As I get to the track on Sunday it's 37 degrees outside. And raining. Miserable conditions for racing. "Josh will start the race" I tell myself. "He'll want to make sure the car makes it through."
"Travis, why don't you get suited up, you can start. It'll be fun."
I'm nervous, but y'know what? He's right.
We start mid pack once again, about seventh or eighth in class, and over the course of my stint I get up to second in class. It's fun to pick off traffic and make some actual passes for position. I'm feeling good about how I'm driving, but not about the car.
Something is wrong (and no, it's not out of gas). Other Spec E30s are blowing us away on the straight like they have an extra 15 horsepower. I make up time in the corners and use momentum to make a ton of passes, but a lot of that is for naught when the other car can blow right back by on the straight.
Frustrating is one word for it.
Even with the obvious power deficit, I somehow lop a second off my time from the day before, which is a bit of solace after I beat myself up the night before. Josh and Andrea also have some great runs in the car, and our times are all roughly the same.

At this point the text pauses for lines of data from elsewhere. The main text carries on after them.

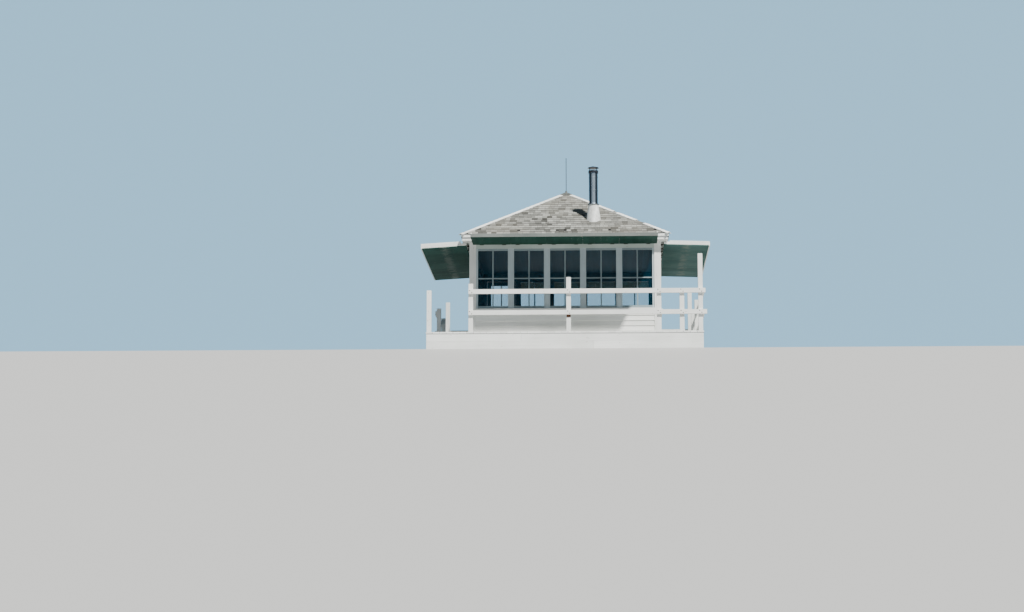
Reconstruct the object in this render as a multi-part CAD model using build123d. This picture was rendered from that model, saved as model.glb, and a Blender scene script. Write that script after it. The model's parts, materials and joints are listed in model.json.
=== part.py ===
from build123d import *
from math import cos, radians, tan
import os

# A one-room fire lookout house on a low base, with a walkway all round it.
# Millimetres. The ground is z = 0, the middle of the house is x = y = 0, and the front faces -Y.
# Every side is drawn as the front and then turned into its place.

# Turn of each side about the middle of the house, in degrees
side_turn = {"front": 0.0, "right": 90.0, "rear": 180.0, "left": 270.0}

# Play between pieces that meet
seat_gap = 0.3
corner_gap = 2.0

# Base and walkway
deck_top = 380.0
deck_board_thickness = 38.0
walkway_width = 896.5
skirt_thickness = 25.0
skirt_setback = 10.0
ground_beam_width = 120.0
joist_width = 45.0
joist_depth = 140.0
joist_count = 13

# Cab walls and windows
cab_width = 4267.0
wall_thickness = 110.0
floor_step = 20.0
bays_per_side = 5
corner_post_width = 148.5
window_post_width = 50.0
sill_height = 630.0
sill_thickness = 45.0
sill_nose = 35.0
window_height = 1360.0
header_depth = 156.0
sash_thickness = 45.0
sash_setback = 20.0
sash_stile = 43.0
sash_bottom_rail = 62.0
sash_top_rail = 46.0
glass_thickness = 5.0

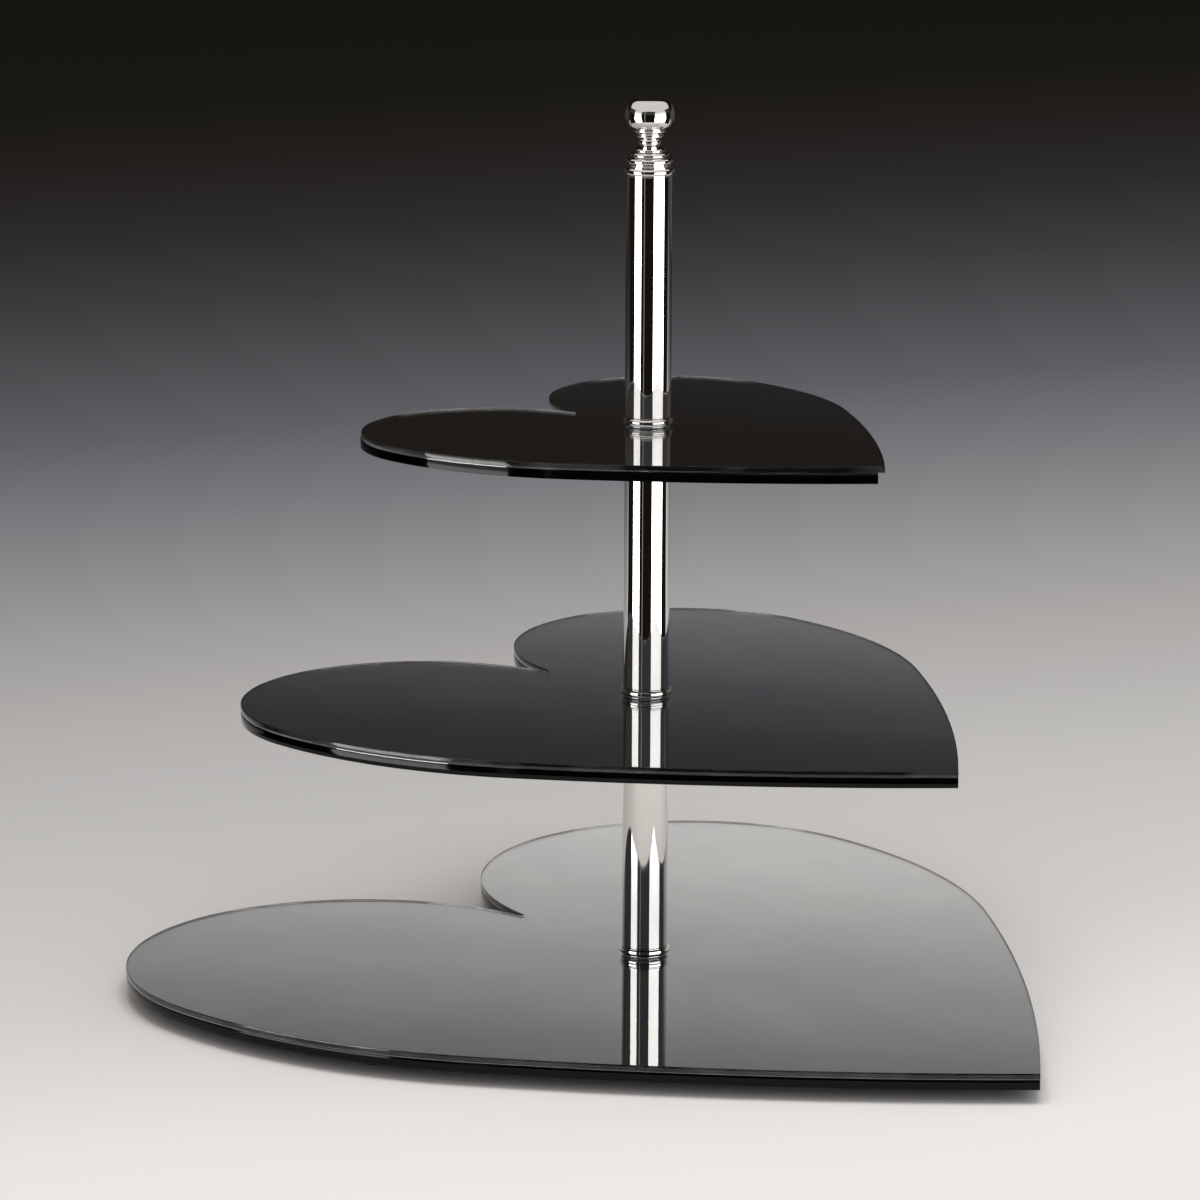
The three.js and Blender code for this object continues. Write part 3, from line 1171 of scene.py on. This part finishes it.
# overhead soft light, a little in front of the pole
OVERHEAD_SIZE = (1.1, 0.8)
OVERHEAD_ENERGY = 14
OVERHEAD_COLOUR = (1.0, 0.99, 0.975)
OVERHEAD_FORWARD = 0.35
OVERHEAD_HEIGHT = 1.7
OVERHEAD_AIM_HEIGHT = 0.1
overhead_data = bpy.data.lights.new("overhead_soft_light", "AREA")
overhead_data.shape = "RECTANGLE"
overhead_data.size, overhead_data.size_y = OVERHEAD_SIZE
overhead_data.energy = OVERHEAD_ENERGY
overhead_data.color = OVERHEAD_COLOUR
overhead = bpy.data.objects.new("overhead_soft_light", overhead_data)
bpy.context.scene.collection.objects.link(overhead)
overhead.location = POLE - ahead * OVERHEAD_FORWARD + UPWARDS * OVERHEAD_HEIGHT
aim = POLE + UPWARDS * OVERHEAD_AIM_HEIGHT - overhead.location
overhead.rotation_euler = aim.to_track_quat("-Z", "Y").to_euler()
overhead.visible_camera = False

# the room: dark in reflections, an even soft fill for matt surfaces, and plain grey where the
# camera sees past the floor
FILL_COLOUR = (0.97, 0.985, 1.0, 1.0)
FILL_STRENGTH = 0.75
BEYOND_TONE = "#8f8e8c"
# tone by how steeply a ray rises, from straight down to straight up
ROOM_TONES = (
    (-1.0, "#17130f"),
    (0.08, "#1a1613"),
    (0.20, "#454648"),
    (0.40, "#2a2a2b"),
    (1.0, "#201f1e"),
)
world = bpy.data.worlds.new("studio_room")
bpy.context.scene.world = world
world.use_nodes = True
room = world.node_tree
room.nodes.clear()
room_output = add_node(room, "ShaderNodeOutputWorld")
direction = add_node(room, "ShaderNodeTexCoord").outputs["Generated"]
rise = add_node(room, "ShaderNodeSeparateXYZ", {"Vector": direction}).outputs["Z"]
seen = add_node(room, "ShaderNodeBackground", {"Color": ramp_by(room, rise, ROOM_TONES)})
fill = add_node(
    room, "ShaderNodeBackground", {"Color": FILL_COLOUR, "Strength": FILL_STRENGTH}
)
beyond = add_node(room, "ShaderNodeBackground", {"Color": to_linear(BEYOND_TONE)})
ray_kind = add_node(room, "ShaderNodeLightPath")
lit = add_node(
    room,
    "ShaderNodeMixShader",
    {
        "Fac": ray_kind.outputs["Is Diffuse Ray"],
        1: seen.outputs["Background"],
        2: fill.outputs["Background"],
    },
)
shown = add_node(
    room,
    "ShaderNodeMixShader",
    {
        "Fac": ray_kind.outputs["Is Camera Ray"],
        1: lit.outputs["Shader"],
        2: beyond.outputs["Background"],
    },
)
room.links.new(shown.outputs["Shader"], room_output.inputs["Surface"])

bpy.context.scene.view_settings.view_transform = "Standard"
bpy.context.scene.view_settings.look = "None"

# ---------- leave nothing selected ---

deselect_all()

We stay in second for the entirety of the race, but it becomes a bit of a battle just to survive. The car runs consistently slower and slower and sounds sicker and sicker. Not good. Still, we get to take home the hardware for finishing second in our class. A job well done by everyone.
Josh took the car to the dyno a couple of days after we raced to see just how much power we were down. To give you a frame of reference, a well tuned Spec E30 makes about 155 horsepower at the rear wheels. A tired one makes around 145.
Ours? 133 horsepower.
That we were able to set the times we did with a deficit of 20ish horsepower is a testament to just how well we drove and suddenly made me feel far better about myself. My normal excuse of "it was the car, not me!" finally had credence and hard data behind it, not a vague feeling of less power.
It also put the tough start to the weekend in perspective. Imagine what we could do if we had power and knew when the fuel ran out?
We'll find out at Lime Rock Park on November 21st and 22nd.